In a statement, the president of the N.A.A.C.P., Cornell William Brooks, said, “There is no greater coward than a criminal who enters a house of God and slaughters innocent people engaged in the study of scripture.”

The church, known here as “Mother Emanuel,” houses the oldest black congregation south of Baltimore, according to the National Park Service, and its website calls it the oldest A.M.E. church in the South. The Park Service lists the church’s Gothic Revival building, which dates from 1891, as a historically significant building.

“This was a church that was burned to the ground because its worshipers worked to end slavery,” Mr. Obama said.

The congregation was formed by black members of Charleston’s Methodist Episcopal Church who broke away “over disputed burial ground,” according to the website of the National Park Service.

In 1822, one of the church’s co-founders, Denmark Vesey, tried to foment a slave rebellion in Charleston, the church’s website says. The plot was foiled by the authorities and 35 people were executed, including Mr. Vesey.

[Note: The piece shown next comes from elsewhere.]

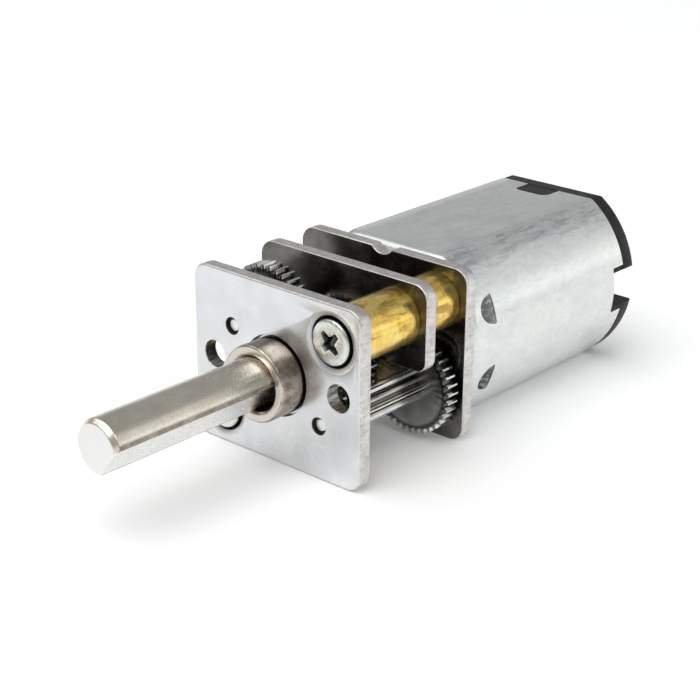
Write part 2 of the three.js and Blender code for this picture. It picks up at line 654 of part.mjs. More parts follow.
// ---- assembly ----
node("front_plate", frontPlate(), plateSteel);
node("middle_plate", middlePlate(), plateSteel);
node("rear_plate", rearPlate(), plateSteel);
for (const [side, x, z] of posts) {
  node("front_spacer_" + side, spacer(x, z, PLATE_THICK, MIDDLE_PLATE_Y), brass);
  node("rear_spacer_" + side, spacer(x, z, MIDDLE_PLATE_Y + PLATE_THICK, REAR_PLATE_Y), brass);
  node("long_screw_" + side, longScrew(x, z), screwNickel);
}
node("front_bush", frontBush(), bronze);
node("output_shaft", outputShaft(), shaftSteel);
node("output_gear", outputGear(), gearSteel);
node("upper_idler_gear", upperIdler(), gearSteel);
node("middle_idler_gear", middleIdler(), gearSteel);
node("lower_idler_gear", lowerIdler(), gearSteel);
node("upper_axle_pin", axlePin(UPPER_AXLE, MIDDLE_PLATE_Y + 0.75), shaftSteel);
node("lower_axle_pin", axlePin(LOWER_AXLE, GEARBOX_END - 0.1), shaftSteel);

const pinionGear = gear(LARGE_PINION_TEETH, true, toLower, 7.15, 8.2);
node("motor_pinion", cut(pinionGear, rod(MOTOR_SHAFT_R + SEAT_CLEARANCE, 7, 9, 0, 0, SMALL_ROUND)), terminalBrass);
node("motor_shaft", rod(MOTOR_SHAFT_R, 7.05, 24.8, 0, 0, SMALL_ROUND), shaftSteel);
node("rotor_core", rotorCore(), coreSteel);
for (let k = 0; k < 3; k++) {
  node("rotor_coil_" + (k + 1), rotorCoil(k), copper);
  node("commutator_segment_" + (k + 1), commutatorSegment(k), copper);
}
node("commutator_hub", commutatorHub(), blackPlastic);
node("magnet_right", magnet(0), ferrite);
node("magnet_left", magnet(180), ferrite);
node("front_motor_bush", motorBush(FRONT_BUSH_R, 8.6, 10.6), bronze);
node("rear_motor_bush", motorBush(REAR_BUSH_R, 23.5, 24.95), bronze);
node("brush_right", brush(1), terminalBrass);
node("brush_left", brush(-1), terminalBrass);
node("terminal_right", terminal(1), terminalBrass);
node("terminal_left", terminal(-1), terminalBrass);
for (const [side, x, z] of motorScrews) {
  node("motor_screw_" + side, motorScrew(x, z), screwNickel);
}
node("end_cap", endCap(), blackPlastic);
node("motor_can", motorCan(), canZinc);

gearmotor.position.set(0, -MIDDLE_Y, BOTTOM);

export default gearmotor;
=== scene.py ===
"""Looks for the miniature gearmotor: detailed pieces, procedural materials, studio light and camera."""

import math

import bmesh
import bpy
from mathutils import Matrix, Vector

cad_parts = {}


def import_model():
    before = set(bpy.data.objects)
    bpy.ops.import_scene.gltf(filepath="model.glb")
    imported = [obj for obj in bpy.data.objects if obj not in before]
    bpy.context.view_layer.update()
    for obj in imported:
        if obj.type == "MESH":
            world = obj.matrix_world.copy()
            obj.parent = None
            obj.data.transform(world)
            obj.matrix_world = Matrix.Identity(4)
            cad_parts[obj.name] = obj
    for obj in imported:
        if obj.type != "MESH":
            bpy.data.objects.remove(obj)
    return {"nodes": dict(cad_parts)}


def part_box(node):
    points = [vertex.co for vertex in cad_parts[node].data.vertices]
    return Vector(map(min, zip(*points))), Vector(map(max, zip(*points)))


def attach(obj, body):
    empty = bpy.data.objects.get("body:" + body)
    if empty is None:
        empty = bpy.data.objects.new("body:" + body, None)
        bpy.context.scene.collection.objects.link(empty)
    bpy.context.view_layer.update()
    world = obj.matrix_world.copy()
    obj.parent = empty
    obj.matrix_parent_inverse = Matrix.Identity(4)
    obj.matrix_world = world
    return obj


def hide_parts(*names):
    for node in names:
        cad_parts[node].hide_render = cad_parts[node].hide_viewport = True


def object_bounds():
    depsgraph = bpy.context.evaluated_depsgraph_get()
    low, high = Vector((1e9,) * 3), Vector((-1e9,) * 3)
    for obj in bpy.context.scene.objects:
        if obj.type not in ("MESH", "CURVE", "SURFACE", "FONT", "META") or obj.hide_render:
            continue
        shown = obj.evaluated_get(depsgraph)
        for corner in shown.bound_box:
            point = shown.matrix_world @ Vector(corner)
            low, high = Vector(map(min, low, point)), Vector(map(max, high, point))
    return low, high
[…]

The church is “symbolically recognized by everyone as a thorn in the side of the white body,” said the writer Edward Ball, whose books include “Slaves in the Family,” which recounts his own ancestors’ history as slave owners.

“It’s at the very center of town, at the very center of white society,” he said. “This church is much more than a place where people sing gospel. It’s tethered to the deep unconscious of the black community.”